#### Information provided ####
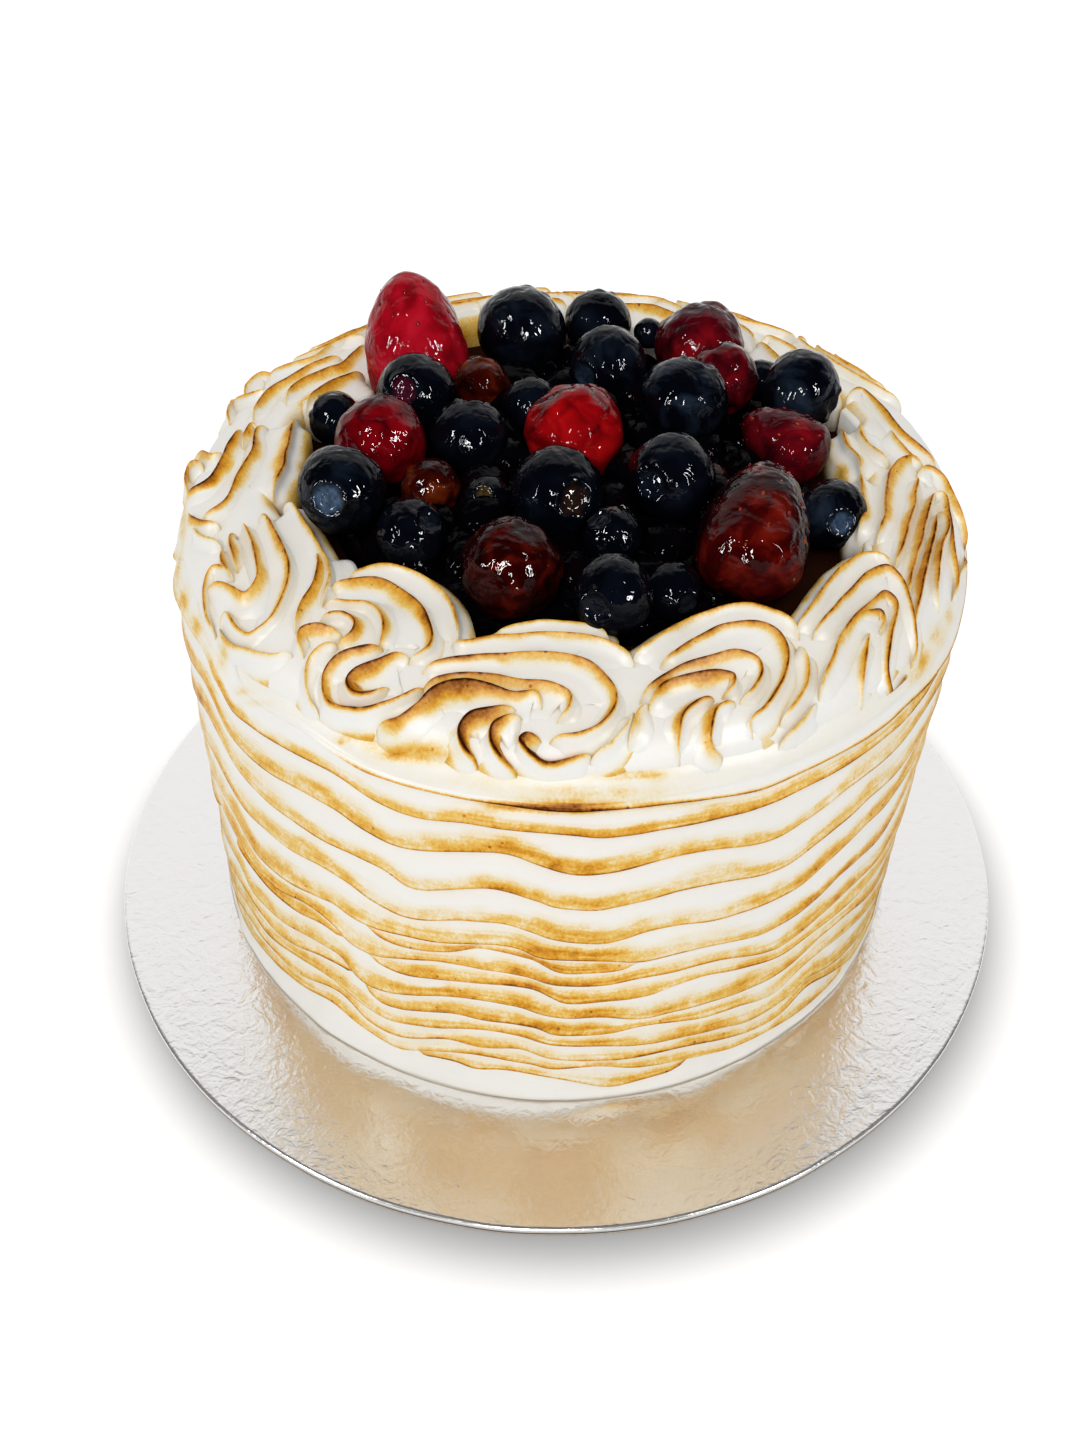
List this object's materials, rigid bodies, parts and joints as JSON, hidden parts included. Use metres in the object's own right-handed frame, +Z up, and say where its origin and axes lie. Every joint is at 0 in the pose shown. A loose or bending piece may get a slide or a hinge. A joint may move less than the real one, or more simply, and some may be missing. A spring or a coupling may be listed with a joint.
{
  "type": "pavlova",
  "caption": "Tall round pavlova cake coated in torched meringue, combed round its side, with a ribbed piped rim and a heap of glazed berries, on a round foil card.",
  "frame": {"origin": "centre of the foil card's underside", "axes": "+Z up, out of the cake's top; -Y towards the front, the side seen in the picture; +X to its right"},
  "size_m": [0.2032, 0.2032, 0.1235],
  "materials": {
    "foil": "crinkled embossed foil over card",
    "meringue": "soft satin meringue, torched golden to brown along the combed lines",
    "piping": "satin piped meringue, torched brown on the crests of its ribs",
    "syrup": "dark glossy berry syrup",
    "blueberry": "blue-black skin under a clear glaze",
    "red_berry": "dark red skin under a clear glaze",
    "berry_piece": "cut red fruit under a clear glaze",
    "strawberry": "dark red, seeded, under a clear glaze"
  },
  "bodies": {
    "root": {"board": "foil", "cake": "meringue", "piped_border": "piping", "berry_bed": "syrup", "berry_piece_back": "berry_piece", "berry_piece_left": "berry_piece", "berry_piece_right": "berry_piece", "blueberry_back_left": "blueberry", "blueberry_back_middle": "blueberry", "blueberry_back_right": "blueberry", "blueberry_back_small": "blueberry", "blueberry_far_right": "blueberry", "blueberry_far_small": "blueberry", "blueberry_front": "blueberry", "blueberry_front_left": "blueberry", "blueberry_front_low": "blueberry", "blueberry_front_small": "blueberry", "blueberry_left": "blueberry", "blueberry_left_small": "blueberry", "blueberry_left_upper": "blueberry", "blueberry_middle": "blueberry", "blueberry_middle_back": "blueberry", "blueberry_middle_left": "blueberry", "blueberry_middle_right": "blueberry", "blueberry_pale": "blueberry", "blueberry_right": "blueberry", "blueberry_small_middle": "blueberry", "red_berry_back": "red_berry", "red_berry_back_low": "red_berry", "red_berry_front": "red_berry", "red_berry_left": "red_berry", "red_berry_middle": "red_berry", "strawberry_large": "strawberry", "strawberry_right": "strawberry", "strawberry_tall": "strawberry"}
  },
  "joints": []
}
####
■ **Exercise prompt**
Repeat the listing in full, keeping every line exactly as it is.

■ **Response for this exercise**
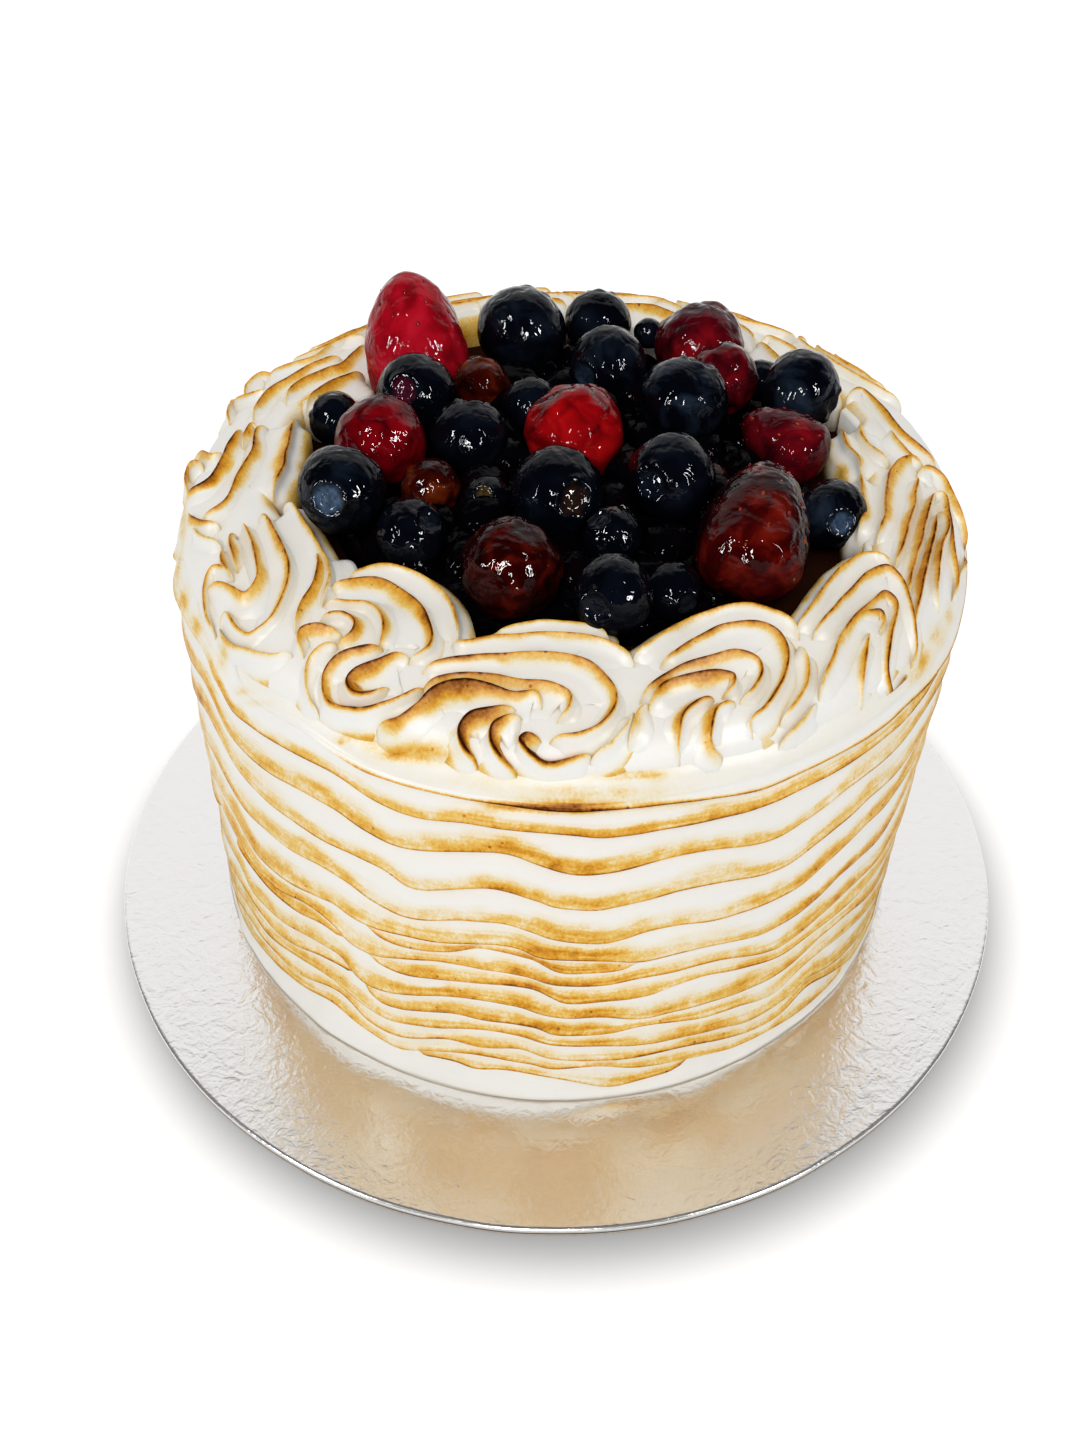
List this object's materials, rigid bodies, parts and joints as JSON, hidden parts included. Use metres in the object's own right-handed frame, +Z up, and say where its origin and axes lie. Every joint is at 0 in the pose shown. A loose or bending piece may get a slide or a hinge. A joint may move less than the real one, or more simply, and some may be missing. A spring or a coupling may be listed with a joint.
{
  "type": "pavlova",
  "caption": "Tall round pavlova cake coated in torched meringue, combed round its side, with a ribbed piped rim and a heap of glazed berries, on a round foil card.",
  "frame": {"origin": "centre of the foil card's underside", "axes": "+Z up, out of the cake's top; -Y towards the front, the side seen in the picture; +X to its right"},
  "size_m": [0.2032, 0.2032, 0.1235],
  "materials": {
    "foil": "crinkled embossed foil over card",
    "meringue": "soft satin meringue, torched golden to brown along the combed lines",
    "piping": "satin piped meringue, torched brown on the crests of its ribs",
    "syrup": "dark glossy berry syrup",
    "blueberry": "blue-black skin under a clear glaze",
    "red_berry": "dark red skin under a clear glaze",
    "berry_piece": "cut red fruit under a clear glaze",
    "strawberry": "dark red, seeded, under a clear glaze"
  },
  "bodies": {
    "root": {"board": "foil", "cake": "meringue", "piped_border": "piping", "berry_bed": "syrup", "berry_piece_back": "berry_piece", "berry_piece_left": "berry_piece", "berry_piece_right": "berry_piece", "blueberry_back_left": "blueberry", "blueberry_back_middle": "blueberry", "blueberry_back_right": "blueberry", "blueberry_back_small": "blueberry", "blueberry_far_right": "blueberry", "blueberry_far_small": "blueberry", "blueberry_front": "blueberry", "blueberry_front_left": "blueberry", "blueberry_front_low": "blueberry", "blueberry_front_small": "blueberry", "blueberry_left": "blueberry", "blueberry_left_small": "blueberry", "blueberry_left_upper": "blueberry", "blueberry_middle": "blueberry", "blueberry_middle_back": "blueberry", "blueberry_middle_left": "blueberry", "blueberry_middle_right": "blueberry", "blueberry_pale": "blueberry", "blueberry_right": "blueberry", "blueberry_small_middle": "blueberry", "red_berry_back": "red_berry", "red_berry_back_low": "red_berry", "red_berry_front": "red_berry", "red_berry_left": "red_berry", "red_berry_middle": "red_berry", "strawberry_large": "strawberry", "strawberry_right": "strawberry", "strawberry_tall": "strawberry"}
  },
  "joints": []
}